While this loss of information creates broad risks to U.S. national interests, the loss of information on U.S. security assistance programming is especially troubling. Security assistance – one of the few sectors left largely untouched by the administration’s aid cuts – presents unique risks. The provision of aid to foreign military and police forces has inherent implications for U.S. national security, human rights, and civilian protection and remains one of the principal means by which the United States finds itself involved or implicated in armed conflict around the world. In previous years, Congress and the public would know in great detail where the administration would be providing billions of dollars in military and security equipment and training and why it thought it would advance U.S. interests. Instead, this year’s request for $6.15 billion in security assistance for foreign security forces provides vague justifications. For example, the FY26 CBJ requests $215 million to provide Antiterrorism Assistance anywhere in the world to “bolster partner nations’ civilian law enforcement, criminal justice sector, and border/aviation security officials to counter terrorist threats against the U.S. homeland, Americans, and U.S. interests abroad.”

Despite the dangers, the elimination of security assistance details from the CBJ represents just the latest in a prolonged decline in U.S. defense trade transparency. Over the past decade, shifts in reporting practices and persistent delays in congressionally mandated disclosures have steadily weakened public oversight and understanding of the security cooperation enterprise. Further degradation of transparency would only heighten the inherent risks associated with U.S. arms transfers. While this trend should raise serious concerns in Congress, concurrent efforts by Republican lawmakers to overhaul oversight mechanisms—as outlined in recent executive orders—could create a perfect storm for public accountability in U.S. arms transfers.
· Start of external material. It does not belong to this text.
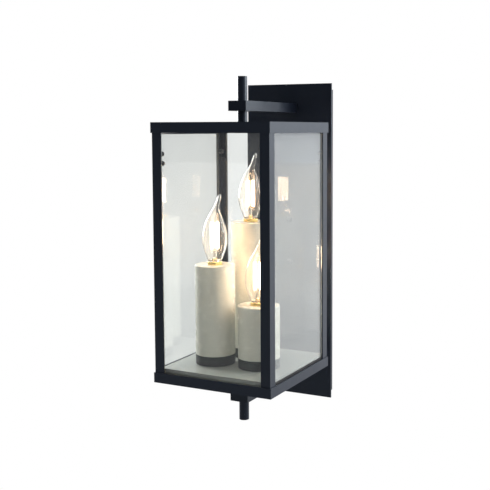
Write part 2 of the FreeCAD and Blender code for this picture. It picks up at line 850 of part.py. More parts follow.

The State Department has suggested that the omission of these sub-sections reflected the administration’s desire to remain flexible in responding to U.S. national security interests. However, this detailed foreign aid information, including security assistance, is required by law under the Foreign Assistance Act, which partly explains why previous administrations have dedicated so much time to producing them every year. In addition, while the CBJ represents an expression of government priorities and intent, outside specific statutory requirements spelled out in congressional appropriations, the executive branch already has significant leeway in adjusting funding levels to reflect changing circumstances. Not to mention that the provision of assistance, especially security assistance, often necessitates a multi-year process from letter of request to delivery of equipment or services.

The Trump administration cannot claim that it is ending the practices of a wasteful, unaccountable “deep state” while simultaneously drawing the curtain around critical aspects of public policy development. But troublingly, it did just this with its $8 billion rescission request in FY25 foreign aid funds that Congress approved, refusing to provide details for how the administration intended to spend the remaining money, a concern raised by both Republicans and Democrats.

In response, Congress should reject the administration’s request for the A1OF slush fund and produce a foreign aid bill that places strict requirements on where U.S. taxpayer funds can be spent, as it did during the first Trump administration. And while the arms trade is uniquely susceptible to corruption and has inherently coercive dimensions that present unique moral and national security risks, declining transparency is a challenge to all aspects of governance. Indeed, beyond foreign aid, lawmakers from across the aisle have expressed frustration with a broad lack of transparency over federal spending and budgets, ranging from defense to education.

Far from confronting bureaucratic waste and influence, reductions in congressional reporting undermine public confidence and invite the very risks the administration claims it is looking to stem.